What the task requires:
Give the material again in full, matching it exactly.

** Start Data **

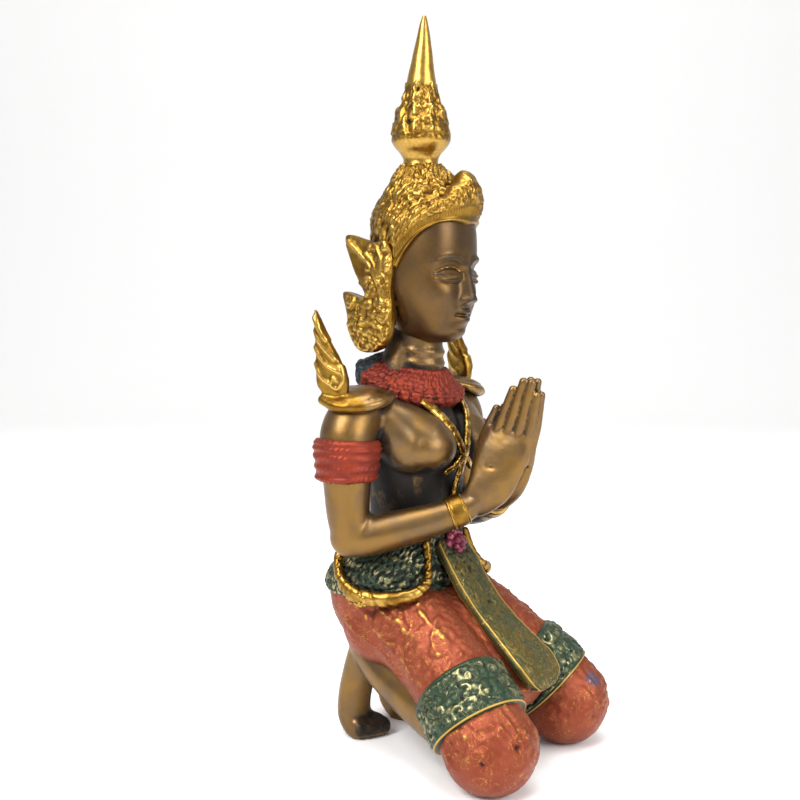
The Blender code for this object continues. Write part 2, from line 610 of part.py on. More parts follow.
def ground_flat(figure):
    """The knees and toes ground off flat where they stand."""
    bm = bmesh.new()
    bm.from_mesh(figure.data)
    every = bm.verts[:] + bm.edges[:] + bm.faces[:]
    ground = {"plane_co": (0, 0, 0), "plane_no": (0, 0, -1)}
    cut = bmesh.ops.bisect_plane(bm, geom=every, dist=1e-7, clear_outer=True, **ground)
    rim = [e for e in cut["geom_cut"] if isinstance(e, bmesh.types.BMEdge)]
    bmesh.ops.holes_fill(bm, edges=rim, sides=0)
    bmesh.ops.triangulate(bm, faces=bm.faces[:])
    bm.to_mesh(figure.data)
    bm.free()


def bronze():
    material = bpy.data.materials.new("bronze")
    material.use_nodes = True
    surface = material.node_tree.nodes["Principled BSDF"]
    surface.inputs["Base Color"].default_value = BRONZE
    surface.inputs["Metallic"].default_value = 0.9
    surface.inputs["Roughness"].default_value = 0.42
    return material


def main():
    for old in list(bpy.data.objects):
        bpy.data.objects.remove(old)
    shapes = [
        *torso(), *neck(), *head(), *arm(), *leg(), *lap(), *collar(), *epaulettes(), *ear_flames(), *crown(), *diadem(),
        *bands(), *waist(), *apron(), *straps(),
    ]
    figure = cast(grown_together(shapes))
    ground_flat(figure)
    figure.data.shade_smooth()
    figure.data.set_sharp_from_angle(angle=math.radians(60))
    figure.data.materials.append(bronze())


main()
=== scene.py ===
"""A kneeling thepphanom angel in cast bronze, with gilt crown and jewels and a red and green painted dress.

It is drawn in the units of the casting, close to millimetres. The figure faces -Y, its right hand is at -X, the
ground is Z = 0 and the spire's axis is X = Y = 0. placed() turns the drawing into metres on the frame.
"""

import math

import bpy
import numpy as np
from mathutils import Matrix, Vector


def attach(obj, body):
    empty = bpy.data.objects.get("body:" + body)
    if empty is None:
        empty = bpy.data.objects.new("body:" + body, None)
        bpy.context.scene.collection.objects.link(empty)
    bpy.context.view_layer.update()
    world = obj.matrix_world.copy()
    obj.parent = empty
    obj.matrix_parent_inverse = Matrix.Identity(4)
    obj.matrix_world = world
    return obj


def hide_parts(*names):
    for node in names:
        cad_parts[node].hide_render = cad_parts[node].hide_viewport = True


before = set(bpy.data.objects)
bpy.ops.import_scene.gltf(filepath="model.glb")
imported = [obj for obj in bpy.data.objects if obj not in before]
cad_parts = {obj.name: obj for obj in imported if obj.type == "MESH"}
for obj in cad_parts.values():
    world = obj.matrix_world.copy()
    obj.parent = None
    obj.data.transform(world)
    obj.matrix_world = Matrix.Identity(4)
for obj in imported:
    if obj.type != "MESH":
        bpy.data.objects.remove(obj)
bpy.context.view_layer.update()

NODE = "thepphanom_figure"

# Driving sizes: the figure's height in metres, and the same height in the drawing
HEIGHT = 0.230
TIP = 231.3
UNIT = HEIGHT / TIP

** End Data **

Reply:
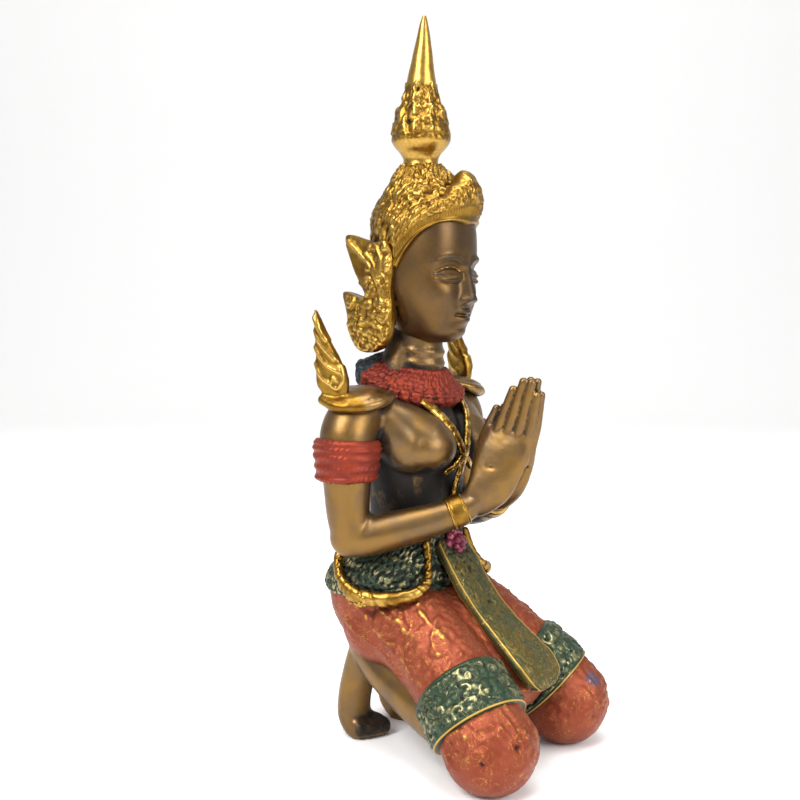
The Blender code for this object continues. Write part 2, from line 610 of part.py on. More parts follow.
def ground_flat(figure):
    """The knees and toes ground off flat where they stand."""
    bm = bmesh.new()
    bm.from_mesh(figure.data)
    every = bm.verts[:] + bm.edges[:] + bm.faces[:]
    ground = {"plane_co": (0, 0, 0), "plane_no": (0, 0, -1)}
    cut = bmesh.ops.bisect_plane(bm, geom=every, dist=1e-7, clear_outer=True, **ground)
    rim = [e for e in cut["geom_cut"] if isinstance(e, bmesh.types.BMEdge)]
    bmesh.ops.holes_fill(bm, edges=rim, sides=0)
    bmesh.ops.triangulate(bm, faces=bm.faces[:])
    bm.to_mesh(figure.data)
    bm.free()


def bronze():
    material = bpy.data.materials.new("bronze")
    material.use_nodes = True
    surface = material.node_tree.nodes["Principled BSDF"]
    surface.inputs["Base Color"].default_value = BRONZE
    surface.inputs["Metallic"].default_value = 0.9
    surface.inputs["Roughness"].default_value = 0.42
    return material


def main():
    for old in list(bpy.data.objects):
        bpy.data.objects.remove(old)
    shapes = [
        *torso(), *neck(), *head(), *arm(), *leg(), *lap(), *collar(), *epaulettes(), *ear_flames(), *crown(), *diadem(),
        *bands(), *waist(), *apron(), *straps(),
    ]
    figure = cast(grown_together(shapes))
    ground_flat(figure)
    figure.data.shade_smooth()
    figure.data.set_sharp_from_angle(angle=math.radians(60))
    figure.data.materials.append(bronze())


main()
=== scene.py ===
"""A kneeling thepphanom angel in cast bronze, with gilt crown and jewels and a red and green painted dress.

It is drawn in the units of the casting, close to millimetres. The figure faces -Y, its right hand is at -X, the
ground is Z = 0 and the spire's axis is X = Y = 0. placed() turns the drawing into metres on the frame.
"""

import math

import bpy
import numpy as np
from mathutils import Matrix, Vector


def attach(obj, body):
    empty = bpy.data.objects.get("body:" + body)
    if empty is None:
        empty = bpy.data.objects.new("body:" + body, None)
        bpy.context.scene.collection.objects.link(empty)
    bpy.context.view_layer.update()
    world = obj.matrix_world.copy()
    obj.parent = empty
    obj.matrix_parent_inverse = Matrix.Identity(4)
    obj.matrix_world = world
    return obj


def hide_parts(*names):
    for node in names:
        cad_parts[node].hide_render = cad_parts[node].hide_viewport = True


before = set(bpy.data.objects)
bpy.ops.import_scene.gltf(filepath="model.glb")
imported = [obj for obj in bpy.data.objects if obj not in before]
cad_parts = {obj.name: obj for obj in imported if obj.type == "MESH"}
for obj in cad_parts.values():
    world = obj.matrix_world.copy()
    obj.parent = None
    obj.data.transform(world)
    obj.matrix_world = Matrix.Identity(4)
for obj in imported:
    if obj.type != "MESH":
        bpy.data.objects.remove(obj)
bpy.context.view_layer.update()

NODE = "thepphanom_figure"

# Driving sizes: the figure's height in metres, and the same height in the drawing
HEIGHT = 0.230
TIP = 231.3
UNIT = HEIGHT / TIP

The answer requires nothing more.